I had a conversation with a male friend at an event recently about stay-at-home wives.
Which, for the most part, I am.
He asked me if I always wanted to be a stay-at-home wife and I said I always wanted to be a stay-at-home mother and wife. I told him how we set up our life so that we could have all the pieces in place in order to raise a child or children the way we wanted to and, when that didn't happen, I went with my Plan B.
So...he asked if I'd told The Robinator that I wanted to be a stay-at-home mom prior to our getting married and I told him absolutely. We'd discussed it from the very beginning when we talked about what we wanted out of life so yeah...he knew.
He then told me that if Robby had been a Black guy...we probably would have stopped dating immediately after making that known and, if most Black women who want to be a stay-at-home mom were smart...they'd keep that to themselves until after the wedding and she was good and pregnant.
Ummmmmm...erra...
I was deep into a dirty martini so I asked him a few questions a'la Ms. Smart to get him to continue to talk.
And talk he did.
Basically he stated that ain't no Black man looking to take care of a grown azz woman who is capable of working and that if the man has to go out and work...the woman has to as well cuz it ain't cheap living in the world we live in and unless the man was big time wealthy...it's not something he could even consider in 2012. He said Black men aren't wired for the possibility because life will always be more of a struggle in their minds.
I shut him down, of course, because I know more than a few stay-at-home moms. I conceded that for certain men PERIOD...this may be true but not to loop all Black men into this way of thinking. I also let him know that I'd dated Black men exclusively prior to Robby and all the guys I dated knew this and it wasn't a deal breaker.
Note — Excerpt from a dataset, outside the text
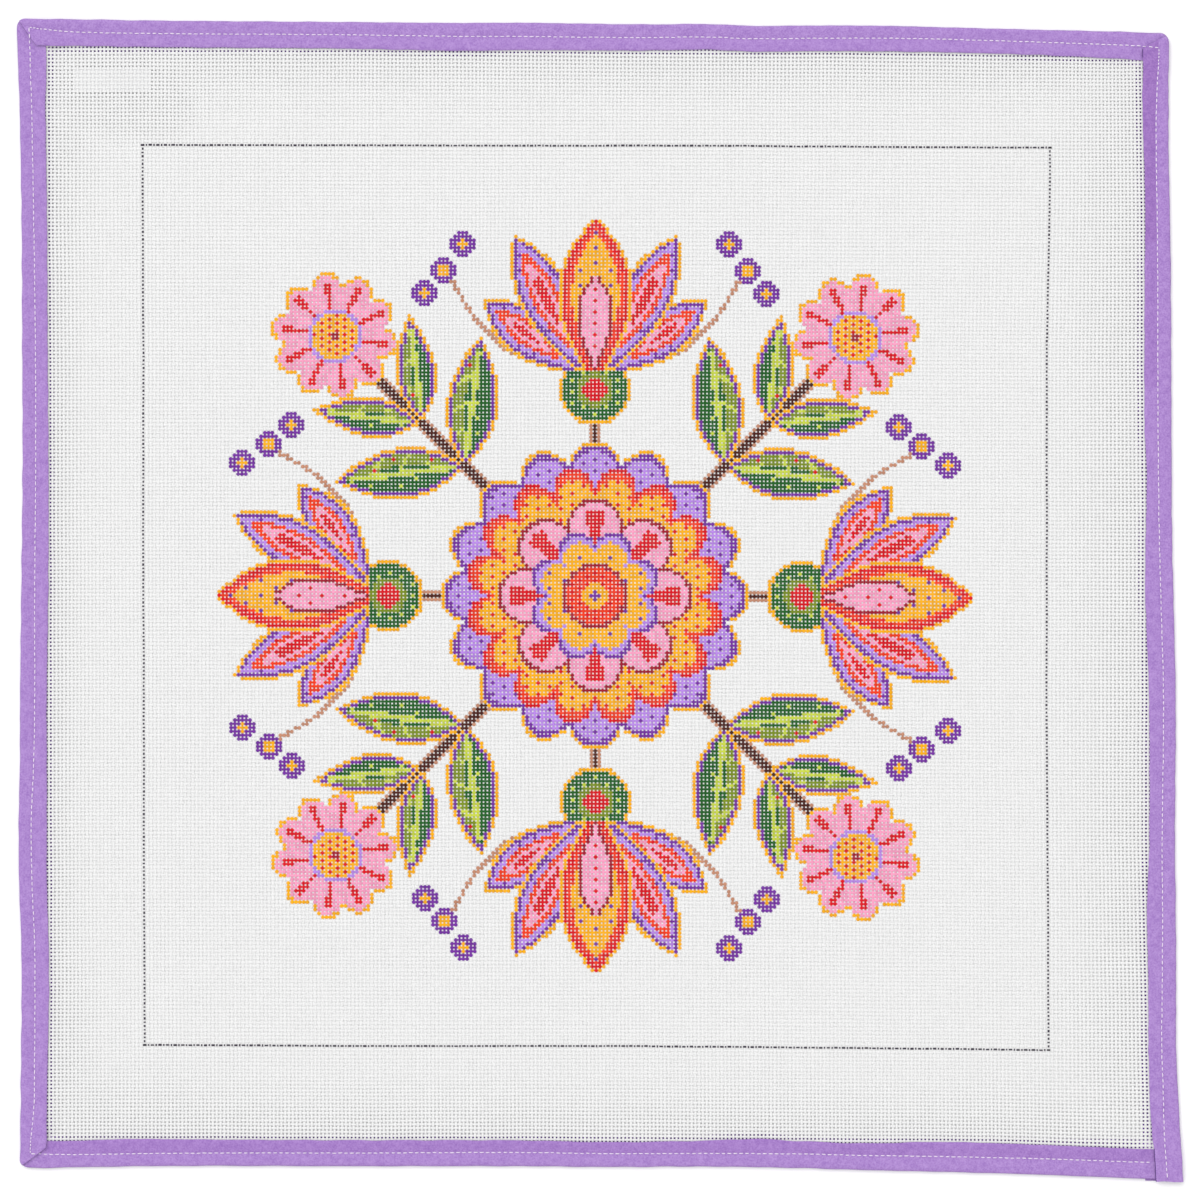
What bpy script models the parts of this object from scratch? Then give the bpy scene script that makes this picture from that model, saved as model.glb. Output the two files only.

This conversation came up again recently with a couple of female friends and they, surprisingly, agreed with my male friend. Someone even said, "Bring that up on a date and rest assured...it will be your last date or a big azz argument for sure."
It was also stated that a black man wouldn't automatically think this way if the woman they were dating was White because they have this Madonna image of White women which doesn't extend to Black women.
Hmmmmmmmmm...
SIP: Are you going to tell them that you stopped talking after that tidbit?
Me: They probably already know.
So yeah...what do YOU think? Have YOU ever had this conversation with a man? What did/do they say? Do YOU think you should keep this kind of information to yourself?
Those of you who are stay-at-home moms and wives...was it a conversation prior to your getting married or did it just happen organically?